Overall, good event, since it was very diverse, both ethnicity and geography. Good practice, but no connection for me. Just one guy stood out, but he lives in Sunnyvale and is young, maybe 5 years younger.

It's just another experience. I don't spend all that much time judging experiences. Just have to get up and go.

Side note. My mind is stuck on someone in my past. We started to e-mail again, but I am not going to do anything. Dating has been easier of late b/c the guy makes the first move. Learning from salsa that it's easier to respond to signals. For now, focusing on studying...

go w/it

A friend just called about an hour ago, asking if I am willing to go to a speed dating event to even up the gender ratio.

I am actually a bit too old for the party tonight, but that's b/t you and me.

Good thing I have done this before. Got my list of questions. I usually ask people to pick a number between 1-7 and have a pre-printed list of questions. It's a lot more interesting than where are you from, where did you go to school, zzzz...

I always have a surprise question. One that is the funny one. Tonight's question is what makes a woman hot. Let's hope most people pick that one.

I'll report back later. Should be a good night, since they are making the ratio more even. BTW, this is also a mixed race event.

Tuesday, June 05, 2007

rules are meant to be...

...tested.

Sometimes rules are necessary for safety and order, and I am good at following. At times, I follow the rules so well that I can then bend the rules.

The few struggles that I have in life are due to attempts to create my own set of rules. The light bulb went on today: I am truly happy because I figure out for myself which rules to follow and which ones to bend.
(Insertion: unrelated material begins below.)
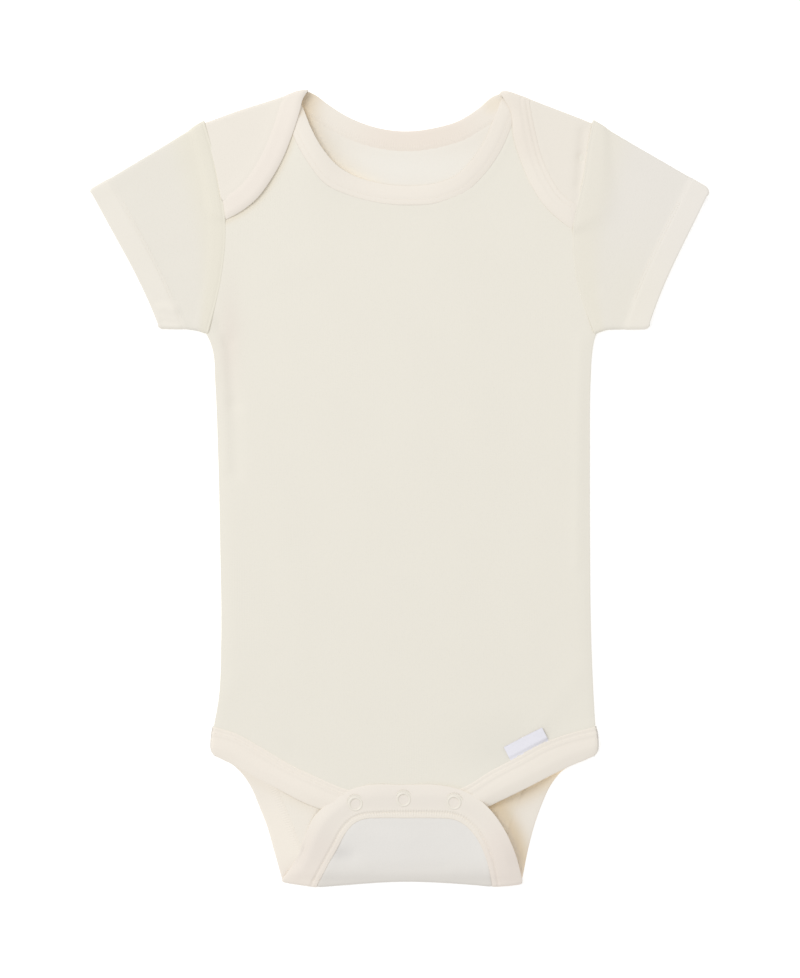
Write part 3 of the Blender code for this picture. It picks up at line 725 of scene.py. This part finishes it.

Rules of dating are easy to bend because it's more about getting to the core of who people are rather than societal rules about men and women (in the hetero dating world). The reason why I can date players and the needy people for a while because I know how to engage at their level.

Career is tougher because the rules are more linear. Still, by making unconventional choices, I have gotten so much out of my professional paths. I am grateful for the challenges, but ultimately I want a job that reflects the core of who I am.

I am proud of my life. The present balance is an accurate reflection of my true self. Even this pride is a careful balance between egotism and humility.

My life's mission is the prefect balance of opposites. My ability to move easily between two extremes allows me to freely express any mood at any given moment. The executive, the admin. The serious adult, the gleeful child. The foreigner, the American. The philosopher, the athlete.

Having twice as many roles means that I have to make time for more life experiences. Making time is the number one priority right now. Having fun is equally important because that's how my subconscious mind can appear and recharge my physical and intellectual selves.

Enough esoteric musings. Off to salsa class and then gym...

Monday, June 04, 2007

looking back...

In my effort to leave the current job, I completely lost sight of enjoying the current work experience.

On my daily commute, I pass a large public housing project, and I was reminded of when I was a volunteer attorney for a few residents there.

It was odd to walk into these subsidized housing that were never meant to be permanent. Besides the dilapidated physical environment, the residents face constant problems with neighbors and the public housing authority. My role was to ensure that some of these residents didn't end up on the streets while dealing with landlord-tenant issues.

My work is so different now, but the commitment to be the best hasn't changed. I am reminded of having and serving my purpose.

I am grateful that my life is so magical. If my only issue is not finding a soulmate, then I am indeed lucky.

Monday. Back to work. Should be a quick week. Will be studying like mad for the next 3 weeks.

Sunday, June 03, 2007

cancelation

Never thought I would have this day, but I went with my gut and canceled two planned events.

One was a lunch with a group of six girlfriends, and the other was a dinner party at a friend's place.

Both were out of the the City, and some weekends, I just want to stay in SF.

Once again, I am changing. Like how some things are constant, other things change. It does take more understanding from the people in my life. Ironic b/c most of my friends have gone through their major life changes and are settling down while I am still on the upward climb.

Right now, it's the steepest part fo the hill, and I am embracing the ascend.